Would I Listen Again?: Yes
Favourite Tracks: “You’re On Your Own, Kid”, “Bejeweled”
SZA – SOS
SOS is a vulnerable hip hop album. This concept is an oxymoron, yet SZA pulls it off. The album art sees SZA alone on a diving board over an expanse of water, and that is a perfect portrayal of what she is conveying through the album. The titular opening track starts off with morse code spelling out S-O-S, and this motif is repeated at select moments throughout the album. The production is often slightly distorted or echo-y in different moments of each song, giving the sense that she is out in water, calling out for someone to hear her. The lyrics are achingly honest, she is pleading for someone to see the pain and heartbreak she is going through, to accept her for who she is and what she wants, not for how others perceive her. She simultaneously isolates herself while wanting someone there. The album has a number of impressive features, including Phoebe Bridgers and Travis Scott.
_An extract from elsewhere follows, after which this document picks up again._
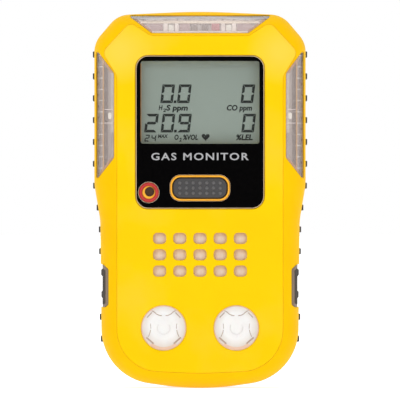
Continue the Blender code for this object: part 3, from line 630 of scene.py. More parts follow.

SZA pulls off an impressive concept album with SOS.
Would I Listen Again?: Yes
Favourite Tracks: “Kill Bill”, “Nobody Gets Me”
My favourite new discovery throughout this experience was definitely Janelle Monae’s album, as I really love the play-through quality of the album and can see myself putting it on again. Boygenius and SZA probably had my two favourite albums of the nominees, which is surprising considering how starkly different the two styles of music are. Though I think the record is my personal favourite, I would award the Grammy to SOS for its consistency and water-motif. The piece of criteria that sets the category of Album of the Year apart from all the others is the idea that these tracks belong together, and the experience of listening to the album as a whole is cohesive. I feel that the water-motif makes SOS the standout in the category for this reason.